Reuben Lorch-Miller
Liminal space was the operative theme in Reuben Lorch-Miller’s recent exhibition at Catherine Clark Gallery. Visually and verbally, formally and conceptually, Lorch-Miller’s photographs, sculptures, videos, and wall-painted texts consistently explore the idea of ambiguity. Eight selections from a series of color digital enlargements titled “From the Oblivion” (2003–2005) set the tone here. Their subjects appear arbitrary—a tornado, a snowy mountain, a heavy-metal musician—though the spirit of Richard Prince’s early appropriations hangs heavily over them all. Lorch-Miller’s works originate in digressive Web-surfing sessions during which the artist plucks images from the ether and carefully edits them into obliquely connected groups.
Enlarged to a scale at which their pixels begin to lose definition, the subjects of “From the Oblivion” threaten to become more ambiguous still, yet they remain recognizable to varying degrees. They’re also very familiar as markers of contemporary art that focuses on processed information (fellow Bay Area artists Anthony Discenza and Rebeca Bollinger take a similar route). Indeed, at first glance, it isn’t entirely clear that Lorch-Miller is doing anything new with this idea. The show exuded a self-consciously formalist opacity—in a published statement, Lorch-Miller describes the installation as “a collection of tonal elements.”
The malleability of meaning, however, is among Lorch-Miller’s main stated interests. “This collection is neither definitive nor closed,” he writes, and his work is most effective when he engages this idea playfully. Untitled (Nowhere), 2004, is a black hooded sweatshirt with the word NOWHERE hand-embroidered in white block letters across its front. The piece taps into the popular sartorial trend of “shouting out” to one’s ’hood, one’s home, which in this case is a void. That the zipper cuts the word into NOW and HERE allows for a rather different proclamation. The tone of the piece, consistent with its casual, unframed presentation, is smart but lighthearted.

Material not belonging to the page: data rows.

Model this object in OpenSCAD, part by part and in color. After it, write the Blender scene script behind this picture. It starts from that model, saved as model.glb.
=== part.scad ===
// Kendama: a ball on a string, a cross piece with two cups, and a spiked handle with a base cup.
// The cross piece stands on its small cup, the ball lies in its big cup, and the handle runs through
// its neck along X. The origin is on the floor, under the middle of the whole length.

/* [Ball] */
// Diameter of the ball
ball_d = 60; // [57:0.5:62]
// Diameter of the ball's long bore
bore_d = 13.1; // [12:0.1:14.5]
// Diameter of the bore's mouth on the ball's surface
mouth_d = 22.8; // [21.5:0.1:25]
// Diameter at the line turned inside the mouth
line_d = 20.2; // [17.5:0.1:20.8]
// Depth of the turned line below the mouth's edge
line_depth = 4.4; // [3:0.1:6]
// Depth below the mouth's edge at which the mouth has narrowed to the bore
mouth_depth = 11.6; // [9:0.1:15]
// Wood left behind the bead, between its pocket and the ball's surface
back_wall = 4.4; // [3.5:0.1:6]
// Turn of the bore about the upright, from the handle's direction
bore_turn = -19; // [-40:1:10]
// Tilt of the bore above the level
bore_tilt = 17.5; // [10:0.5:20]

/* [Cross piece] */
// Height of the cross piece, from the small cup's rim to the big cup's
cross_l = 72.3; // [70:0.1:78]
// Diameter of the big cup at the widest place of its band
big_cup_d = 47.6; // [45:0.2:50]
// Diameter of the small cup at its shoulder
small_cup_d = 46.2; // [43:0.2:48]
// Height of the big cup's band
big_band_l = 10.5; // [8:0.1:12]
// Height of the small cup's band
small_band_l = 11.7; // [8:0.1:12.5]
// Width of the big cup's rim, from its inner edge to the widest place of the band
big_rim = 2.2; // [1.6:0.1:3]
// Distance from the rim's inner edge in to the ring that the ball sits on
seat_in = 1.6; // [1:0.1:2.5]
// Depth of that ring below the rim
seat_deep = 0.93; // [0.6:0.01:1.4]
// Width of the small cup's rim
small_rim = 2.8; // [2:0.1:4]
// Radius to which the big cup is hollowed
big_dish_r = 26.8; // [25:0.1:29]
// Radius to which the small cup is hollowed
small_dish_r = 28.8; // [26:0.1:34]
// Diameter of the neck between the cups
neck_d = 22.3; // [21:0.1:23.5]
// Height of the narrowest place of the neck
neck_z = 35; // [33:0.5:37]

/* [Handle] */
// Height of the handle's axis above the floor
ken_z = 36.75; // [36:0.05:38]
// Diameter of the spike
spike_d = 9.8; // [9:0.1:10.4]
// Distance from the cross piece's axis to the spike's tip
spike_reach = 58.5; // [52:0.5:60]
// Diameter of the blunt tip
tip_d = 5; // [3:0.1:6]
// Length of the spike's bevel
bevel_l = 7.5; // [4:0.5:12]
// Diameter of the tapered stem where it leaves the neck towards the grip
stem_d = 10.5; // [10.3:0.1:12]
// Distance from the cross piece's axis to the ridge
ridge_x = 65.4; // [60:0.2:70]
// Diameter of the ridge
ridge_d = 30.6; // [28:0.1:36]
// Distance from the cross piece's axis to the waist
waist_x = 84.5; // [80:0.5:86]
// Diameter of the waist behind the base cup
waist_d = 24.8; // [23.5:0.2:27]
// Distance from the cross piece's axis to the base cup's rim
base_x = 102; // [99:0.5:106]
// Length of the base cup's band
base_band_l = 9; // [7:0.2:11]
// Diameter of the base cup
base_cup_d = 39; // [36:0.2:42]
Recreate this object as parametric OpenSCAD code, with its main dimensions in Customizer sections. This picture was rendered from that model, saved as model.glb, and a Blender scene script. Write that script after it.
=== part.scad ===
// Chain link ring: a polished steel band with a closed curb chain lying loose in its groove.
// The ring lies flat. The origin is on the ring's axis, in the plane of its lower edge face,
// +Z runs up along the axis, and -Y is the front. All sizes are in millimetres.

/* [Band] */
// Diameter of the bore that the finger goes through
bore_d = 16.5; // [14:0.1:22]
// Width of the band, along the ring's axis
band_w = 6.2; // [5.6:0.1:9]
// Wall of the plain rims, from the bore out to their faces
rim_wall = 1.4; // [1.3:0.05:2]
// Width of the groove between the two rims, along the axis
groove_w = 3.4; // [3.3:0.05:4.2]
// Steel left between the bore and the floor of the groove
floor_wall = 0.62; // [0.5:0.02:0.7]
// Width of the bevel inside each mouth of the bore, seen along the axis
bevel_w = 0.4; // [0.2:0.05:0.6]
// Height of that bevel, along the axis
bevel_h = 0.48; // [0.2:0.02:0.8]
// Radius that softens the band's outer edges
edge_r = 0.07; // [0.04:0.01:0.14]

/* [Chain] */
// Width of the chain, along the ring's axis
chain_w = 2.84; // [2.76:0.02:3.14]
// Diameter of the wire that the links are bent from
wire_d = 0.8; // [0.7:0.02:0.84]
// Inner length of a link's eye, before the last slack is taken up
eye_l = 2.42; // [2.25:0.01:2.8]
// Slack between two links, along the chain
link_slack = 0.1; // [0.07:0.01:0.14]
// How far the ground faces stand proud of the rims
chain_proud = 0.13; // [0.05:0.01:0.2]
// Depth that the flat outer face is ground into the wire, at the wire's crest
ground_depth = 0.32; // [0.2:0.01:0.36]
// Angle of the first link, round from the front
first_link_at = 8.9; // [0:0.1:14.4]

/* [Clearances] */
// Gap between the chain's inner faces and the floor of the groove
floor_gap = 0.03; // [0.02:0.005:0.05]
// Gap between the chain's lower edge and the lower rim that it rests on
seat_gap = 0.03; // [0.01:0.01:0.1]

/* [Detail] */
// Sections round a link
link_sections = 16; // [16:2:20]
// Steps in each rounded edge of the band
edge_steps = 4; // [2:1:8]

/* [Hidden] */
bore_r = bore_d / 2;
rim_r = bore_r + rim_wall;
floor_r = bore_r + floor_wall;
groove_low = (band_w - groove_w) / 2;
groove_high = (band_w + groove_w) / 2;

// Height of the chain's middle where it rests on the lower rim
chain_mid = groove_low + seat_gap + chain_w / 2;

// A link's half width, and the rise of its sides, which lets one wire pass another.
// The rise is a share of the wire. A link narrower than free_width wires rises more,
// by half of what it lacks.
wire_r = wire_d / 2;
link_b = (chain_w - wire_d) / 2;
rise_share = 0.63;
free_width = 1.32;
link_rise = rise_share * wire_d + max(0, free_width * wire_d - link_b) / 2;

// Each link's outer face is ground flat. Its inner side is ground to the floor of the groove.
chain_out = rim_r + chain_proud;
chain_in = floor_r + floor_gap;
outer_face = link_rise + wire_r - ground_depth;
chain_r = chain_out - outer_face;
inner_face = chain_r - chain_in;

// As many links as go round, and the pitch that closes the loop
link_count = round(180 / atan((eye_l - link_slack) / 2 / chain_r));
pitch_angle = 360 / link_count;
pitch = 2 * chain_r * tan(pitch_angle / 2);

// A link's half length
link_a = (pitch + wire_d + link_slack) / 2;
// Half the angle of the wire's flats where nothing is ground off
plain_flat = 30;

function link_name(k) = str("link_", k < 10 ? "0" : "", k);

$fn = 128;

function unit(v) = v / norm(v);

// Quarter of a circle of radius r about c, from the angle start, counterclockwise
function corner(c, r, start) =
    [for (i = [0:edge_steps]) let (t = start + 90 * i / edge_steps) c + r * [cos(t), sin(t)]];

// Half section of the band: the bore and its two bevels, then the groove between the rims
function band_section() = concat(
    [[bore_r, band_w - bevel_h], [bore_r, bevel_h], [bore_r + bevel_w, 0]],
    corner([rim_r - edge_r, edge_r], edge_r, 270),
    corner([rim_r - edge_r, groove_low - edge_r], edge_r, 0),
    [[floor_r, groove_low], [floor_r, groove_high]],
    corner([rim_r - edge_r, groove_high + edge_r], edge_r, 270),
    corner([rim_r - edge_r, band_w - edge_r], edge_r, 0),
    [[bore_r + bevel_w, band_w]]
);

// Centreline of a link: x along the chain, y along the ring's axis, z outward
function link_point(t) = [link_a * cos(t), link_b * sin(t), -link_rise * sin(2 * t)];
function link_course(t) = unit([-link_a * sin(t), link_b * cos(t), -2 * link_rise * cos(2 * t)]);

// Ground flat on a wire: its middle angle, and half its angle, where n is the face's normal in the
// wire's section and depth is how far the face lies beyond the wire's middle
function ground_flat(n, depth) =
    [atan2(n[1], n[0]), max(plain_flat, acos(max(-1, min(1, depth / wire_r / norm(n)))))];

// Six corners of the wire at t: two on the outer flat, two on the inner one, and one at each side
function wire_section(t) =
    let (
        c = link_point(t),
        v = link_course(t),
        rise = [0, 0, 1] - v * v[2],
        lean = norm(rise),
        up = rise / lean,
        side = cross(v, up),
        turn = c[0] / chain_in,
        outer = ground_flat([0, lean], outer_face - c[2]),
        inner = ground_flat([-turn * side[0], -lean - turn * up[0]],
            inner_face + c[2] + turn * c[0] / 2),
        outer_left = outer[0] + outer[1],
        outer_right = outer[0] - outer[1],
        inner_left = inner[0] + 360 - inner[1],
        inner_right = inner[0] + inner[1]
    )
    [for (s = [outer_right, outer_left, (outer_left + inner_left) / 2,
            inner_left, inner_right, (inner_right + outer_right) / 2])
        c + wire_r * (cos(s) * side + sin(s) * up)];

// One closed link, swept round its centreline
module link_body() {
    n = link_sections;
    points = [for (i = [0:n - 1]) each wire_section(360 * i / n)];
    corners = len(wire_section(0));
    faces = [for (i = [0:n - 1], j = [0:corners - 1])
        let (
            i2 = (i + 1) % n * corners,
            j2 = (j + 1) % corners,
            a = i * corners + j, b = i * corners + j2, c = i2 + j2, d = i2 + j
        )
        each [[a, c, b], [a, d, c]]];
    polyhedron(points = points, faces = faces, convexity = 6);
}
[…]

Even better is Untitled (Helicopters), 2004, a looped video projection that employs a literal instance of hovering to explore the gap between appearance and meaning. Here the whirring blades of a swarm of helicopters generate a symphony of ambient noise that alternates between lulling and grating. The aircraft seem to float, bobbing only slightly in their patch of blue sky, and their mesmerizing weightlessness deflects attention from their use as surveillance, security, and law-enforcement tools. The digital special effects that augment the straight footage are nearly seamless—it could all have been filmed at some real-life media spectacle (Michael Jackson’s trial, for instance) or cribbed from a bombastically choreographed action movie. It’s undeniably engrossing and unexpectedly meditative, yet our enjoyment of an image associated with militaristic oppression feels particularly perverse.
Untitled (Helicopters) is not the only piece in the show that blurs the distinction between apocalyptic pessimism and hopeful beauty. Everything Ends, 2004, is another enlarged digital image, in this case pumped up to the scale of a nineteenth-century landscape painting. The colors are warm oranges and reds, and the scene is clearly a maritime sunset, yet the shot’s degraded resolution allows it to hint at nuclear explosion. It could be Armageddon or the start of a brand new day.